The same instinct shows up in bricks and steel. Manchester United unveiled plans this week for a new 100,000-seat stadium, 350 metres from Old Trafford, with a working cost of £2bn [4][19]. The club is already about £1.3bn in debt, and executives admitted the project may load on more [4].

United’s leadership pushed back on the obvious worry. “This needs to be a sanity project, not a vanity project,” said Collette Roche, the stadium project’s chief executive [4]. Since Sir Jim Ratcliffe bought into the club two years ago, United have cut costs hard, including roughly 450 redundancies [4]. Yet they are still willing to consider £2bn of new spending on a ground — because the stadium is identity as much as arithmetic.

Public money often carries the same logic. The Kansas City Chiefs are moving to a new $3bn stadium in Kansas, with the state funding about 60% of it through special bonds [27]. Cities and states pay a premium to keep or attract a team, for reasons that rarely pencil out on a spreadsheet.

The businesses that lose money on purpose

Under all of it sits an uncomfortable fact: top-level clubs frequently run at a loss. A Deloitte football-finance report this week found Premier League clubs’ combined pre-tax losses rose more than 600% in the latest accounts [45]. Record revenue, record losses — because the money that comes in goes straight back out chasing players and glory.

That is the machine behind the headlines. A sports team is priced like a trophy, not a business. The number measures how much the wealthy want to own it, not how much it earns — which is why a man who paid $700m for one can call it, without contradiction, a poor place to put your money.

02 · Lesson · why it matters

Some things are priced by how much people want them, not by what they earn

When a buyer wants the thing itself — the trophy, the belonging, the name — the price stops tracking what it makes and starts tracking their desire, and that quietly prices out everyone else.

Two facts that shouldn’t fit together

A man pays a record price for a sports team. Then he says, out loud, that he could have made more money leaving the cash in a plain index fund. Both things are true, and he means them both.

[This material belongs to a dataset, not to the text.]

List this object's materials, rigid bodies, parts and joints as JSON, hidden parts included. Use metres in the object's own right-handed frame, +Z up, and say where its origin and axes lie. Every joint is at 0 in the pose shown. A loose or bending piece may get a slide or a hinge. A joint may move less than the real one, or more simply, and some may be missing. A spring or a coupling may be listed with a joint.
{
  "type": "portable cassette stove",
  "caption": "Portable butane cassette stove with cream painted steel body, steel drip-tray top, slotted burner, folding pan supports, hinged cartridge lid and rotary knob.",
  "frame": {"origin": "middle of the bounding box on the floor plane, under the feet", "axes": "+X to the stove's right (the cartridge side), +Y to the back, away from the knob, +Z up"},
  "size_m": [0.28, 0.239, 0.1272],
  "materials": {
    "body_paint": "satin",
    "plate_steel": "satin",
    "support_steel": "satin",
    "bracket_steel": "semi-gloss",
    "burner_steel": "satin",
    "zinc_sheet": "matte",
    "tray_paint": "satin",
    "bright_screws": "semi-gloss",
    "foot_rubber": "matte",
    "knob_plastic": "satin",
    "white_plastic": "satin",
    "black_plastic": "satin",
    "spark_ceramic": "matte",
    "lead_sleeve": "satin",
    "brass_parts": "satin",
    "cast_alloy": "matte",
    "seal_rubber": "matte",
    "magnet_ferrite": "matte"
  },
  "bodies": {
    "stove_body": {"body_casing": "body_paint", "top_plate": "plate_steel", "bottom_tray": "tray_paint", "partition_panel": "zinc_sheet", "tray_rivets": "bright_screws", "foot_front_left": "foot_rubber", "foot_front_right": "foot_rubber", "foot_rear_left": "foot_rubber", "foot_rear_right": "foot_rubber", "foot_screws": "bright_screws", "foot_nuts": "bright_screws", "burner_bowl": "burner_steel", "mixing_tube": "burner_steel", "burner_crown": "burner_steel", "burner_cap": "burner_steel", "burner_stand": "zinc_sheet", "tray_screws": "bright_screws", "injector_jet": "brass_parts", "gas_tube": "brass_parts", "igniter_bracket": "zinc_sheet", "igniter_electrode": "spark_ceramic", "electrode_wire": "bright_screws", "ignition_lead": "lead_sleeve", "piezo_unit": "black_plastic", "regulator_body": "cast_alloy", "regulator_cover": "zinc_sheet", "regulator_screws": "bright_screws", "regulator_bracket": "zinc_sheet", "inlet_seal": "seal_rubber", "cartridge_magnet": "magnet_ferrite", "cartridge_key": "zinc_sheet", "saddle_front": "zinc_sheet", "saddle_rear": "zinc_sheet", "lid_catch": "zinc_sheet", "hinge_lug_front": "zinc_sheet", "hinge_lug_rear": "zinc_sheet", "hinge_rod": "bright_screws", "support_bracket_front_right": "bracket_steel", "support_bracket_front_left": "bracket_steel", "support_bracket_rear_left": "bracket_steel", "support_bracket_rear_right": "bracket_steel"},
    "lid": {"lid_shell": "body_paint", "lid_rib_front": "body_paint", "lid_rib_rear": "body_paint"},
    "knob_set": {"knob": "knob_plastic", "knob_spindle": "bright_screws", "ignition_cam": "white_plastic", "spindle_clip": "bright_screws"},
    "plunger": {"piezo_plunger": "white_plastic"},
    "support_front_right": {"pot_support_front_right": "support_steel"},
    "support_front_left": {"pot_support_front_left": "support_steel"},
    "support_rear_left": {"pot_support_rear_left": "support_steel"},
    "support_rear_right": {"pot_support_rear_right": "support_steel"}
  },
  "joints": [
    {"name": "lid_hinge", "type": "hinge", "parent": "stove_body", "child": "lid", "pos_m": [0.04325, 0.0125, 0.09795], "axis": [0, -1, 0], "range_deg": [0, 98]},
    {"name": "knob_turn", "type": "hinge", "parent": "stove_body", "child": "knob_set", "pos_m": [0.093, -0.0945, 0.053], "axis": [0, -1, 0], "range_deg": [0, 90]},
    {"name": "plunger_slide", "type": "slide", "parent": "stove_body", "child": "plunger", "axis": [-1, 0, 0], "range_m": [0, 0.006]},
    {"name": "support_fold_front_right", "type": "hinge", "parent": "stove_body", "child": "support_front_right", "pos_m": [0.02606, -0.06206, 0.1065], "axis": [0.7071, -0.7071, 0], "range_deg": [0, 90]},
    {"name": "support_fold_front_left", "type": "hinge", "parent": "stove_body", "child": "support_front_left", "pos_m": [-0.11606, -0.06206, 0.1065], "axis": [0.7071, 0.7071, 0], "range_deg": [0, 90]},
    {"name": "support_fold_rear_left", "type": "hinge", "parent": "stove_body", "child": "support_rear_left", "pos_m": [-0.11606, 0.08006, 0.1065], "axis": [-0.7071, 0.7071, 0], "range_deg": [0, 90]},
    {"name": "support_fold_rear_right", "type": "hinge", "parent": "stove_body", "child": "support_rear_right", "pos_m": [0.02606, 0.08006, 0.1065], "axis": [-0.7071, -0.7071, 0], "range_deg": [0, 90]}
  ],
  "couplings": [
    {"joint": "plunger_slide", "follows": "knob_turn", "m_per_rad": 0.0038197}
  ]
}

That should feel like a contradiction. We assume price and worth are the same word wearing two coats — that if someone pays $700m for a soccer club, the club must be worth roughly $700m as a money-making machine. The buyer just told you it isn’t. So what is the price actually measuring?

Price as cash, price as meaning

Most of what we buy, we price by what it does for us. A used car is worth what it saves you over walking. A share of a company is worth the stream of cash it will pay you. The number tracks the use.

But some things are bought for what they are, not what they earn. A trophy. A name. A seat at a table you always wanted to sit at. When the buyer wants the thing itself, the price stops answering to the earnings and starts answering to the wanting. And desire has no ceiling the way cash flow does.

The Lakers make the split visible. Bought in 1979 for $67.5m, sold last year at $10bn — a return of 11.5% a year. Spectacular, until you notice a boring index fund did 12.4% over the same stretch, and would have turned that same money into about $16bn. As a business, the team slightly lost to the market. As a trophy — eleven championships, courtside for the Showtime era, your name on the franchise — it did something the index fund never could. The price paid for the second thing, not the first.

The scarcity is a choice, not a fact

Here is the part that hides in plain sight. If trophies are priced by desire, the surest way to keep prices climbing is to keep trophies rare — and someone gets to decide how rare.

A group in Las Vegas has $8bn lined up for the right to be handed an NBA team that doesn’t exist yet. Eight billion, for a permission slip. It costs that much because the league adds new teams almost never. That scarcity looks like a law of nature — there just aren’t many top teams — but it’s a decision made by the people who already own the teams, and it happens to lift what their own teams are worth every time the door opens. The rarity isn’t found. It’s manufactured, and it serves its makers.

Who this leaves out

This force runs far past sport. It’s the house on the “good” street that costs triple the one two roads over for the same bricks. It’s the watch, the painting, the degree with the right name on it. Anywhere people buy meaning, the meaning-buyers set the price — and everyone who only wanted the use of the thing gets priced out of the room.

That’s the quiet cost. A fan can love a club their whole life and never come within a universe of owning a piece of it, because the price was set by billionaires buying a feeling, not by anyone counting what the club earns. Manchester United will weigh £2bn for a new stadium while already £1.3bn in debt — not because the arithmetic demands it, but because the identity does. Across the Premier League, clubs’ losses jumped more than 600% in a single year. These are not failing businesses. They were never really being run as businesses at all.

What the number won’t tell you

So when the next team sells for a figure that makes you blink, hold the number loosely. A big price can mean “this earns a fortune” or “someone wanted it badly enough to overpay” — and from the outside, you often cannot tell which. The same figure hides two completely different stories.

The billionaire who bought the soccer team isn’t a fool who got the maths wrong. He’s honest about being in it for other reasons — the same wanting that sets every trophy’s price, ours included, whenever we pay for what a thing means to us over what it does for us. We’re inside that market, not above it. And a price, it turns out, is one of the least reliable ways to learn what something is worth.

03 · Lab · your turn

Bid on the Trophy

Rehearse a franchise auction and feel the price climb past what the team earns — every dollar above fair value buys the trophy, not a return.

04 · Hope · carry this

The billionaires bid on the trophy, but the thing that makes a club worth loving — the belonging, the shared Saturday, the feeling handed down a generation — was never on the auction block. That part still belongs to everyone who shows up.